The company says Lisa currently holds the position of Vice President and Chief Innovation Officer at Henry Ford Health (HFH), a premier academic medical centre based in Detroit, Michigan, focussed on ensuring that HFH can “adapt to the rapidly changing world of technology and consumer-impacted health care”.

“Lisa’s appointment is a significant development for the company, bringing some important skills, experience and networks to the Filamon board – in particular, her experience in identifying and helping commercialise innovative drugs, along with her international standing and contacts,” Filamon executive chairman and CEO, Dr Graham Kelly, said.

“Lisa rounds off a well-balanced board that I am confident has the competencies to bring Filamon’s innovative technology platforms onto the world stage.”

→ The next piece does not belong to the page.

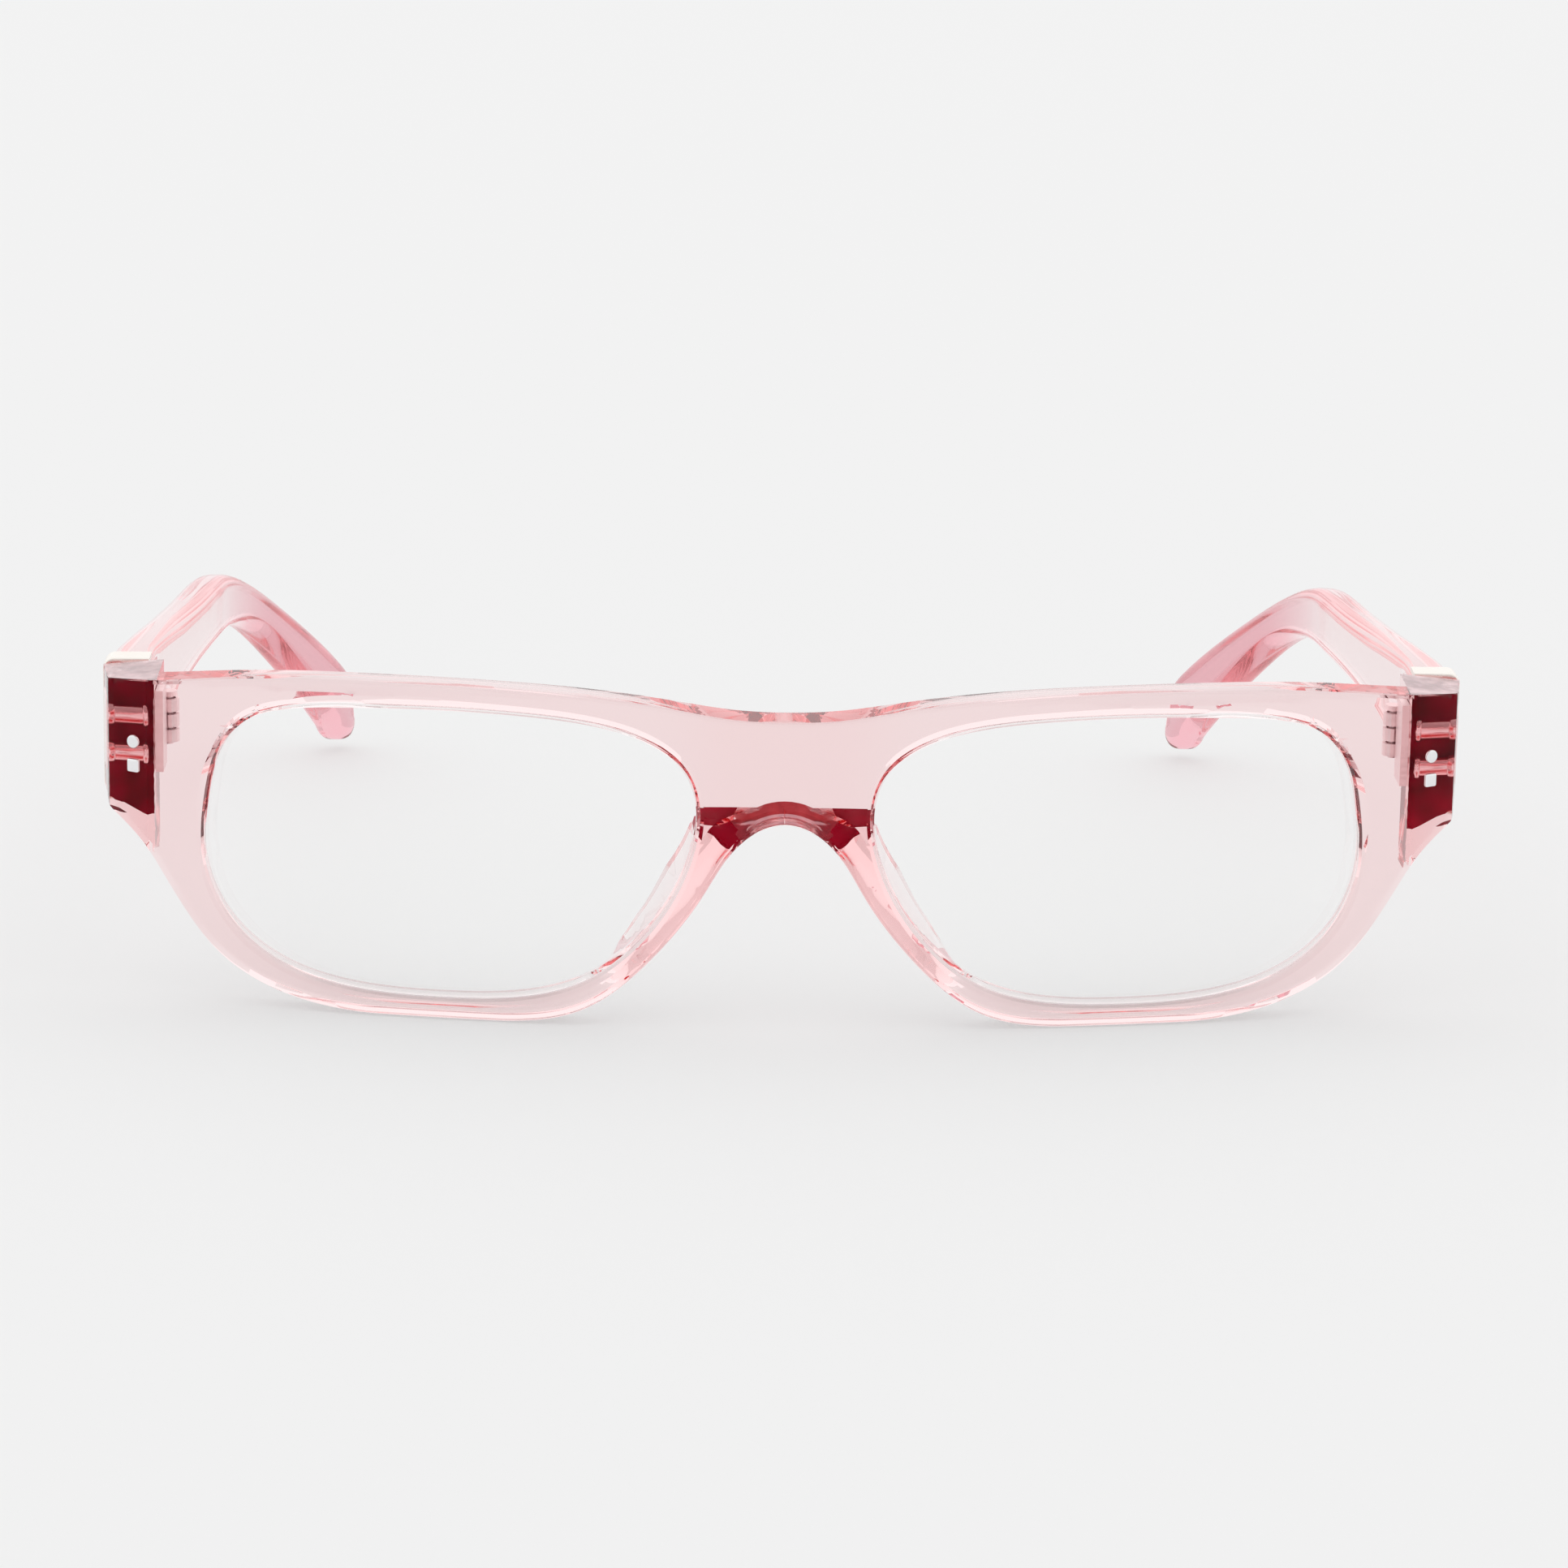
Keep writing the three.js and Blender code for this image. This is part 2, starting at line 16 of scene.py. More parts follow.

Meanwhile, Elders (ASX:ELD) has been asked to explain the sudden sell-off of its shares today, which saw a surge in volume and a price plunge from $9.38 to a low of $8.69.

Elders has replied that there’s not been any leaking of sensitive information that its aware of – however the company did note two investor briefings had taken place with institutional investors, but nothing considered price sensitive was discussed, other than information that was already in the public domain prior to the briefings.

As the day was drawing to a close, ELD remained down 5.1% at $8.895.

And last one for today – Valor Resources (ASX:VAL) has announced that four priority targets have been identified at the Cluff Lake Uranium Project in Canada’s Athabasca Basin, following a comprehensive review of all available exploration data, including data obtained from the extensive airborne gravity survey completed last year.

Valor says that two targets in particular from the Moose Lake prospect have been prioritised for drill testing, following “Exceptionally high-grade rare earth element (REE) assays of up to 9.15% TREO from on-ground field checking of targets and surface sampling of historic trenches” in that area.

 

TRADING HALTS

West Wits Mining (ASX:WWI) – Capital raising.

Silver Mines (ASX:SVL) – Capital raising.

Mad Paws (ASX: MPA) – Capital raising.

Hammer Metals (ASX: HMX) – Trading halt called late in the day to prepare a response to an article in The Australian.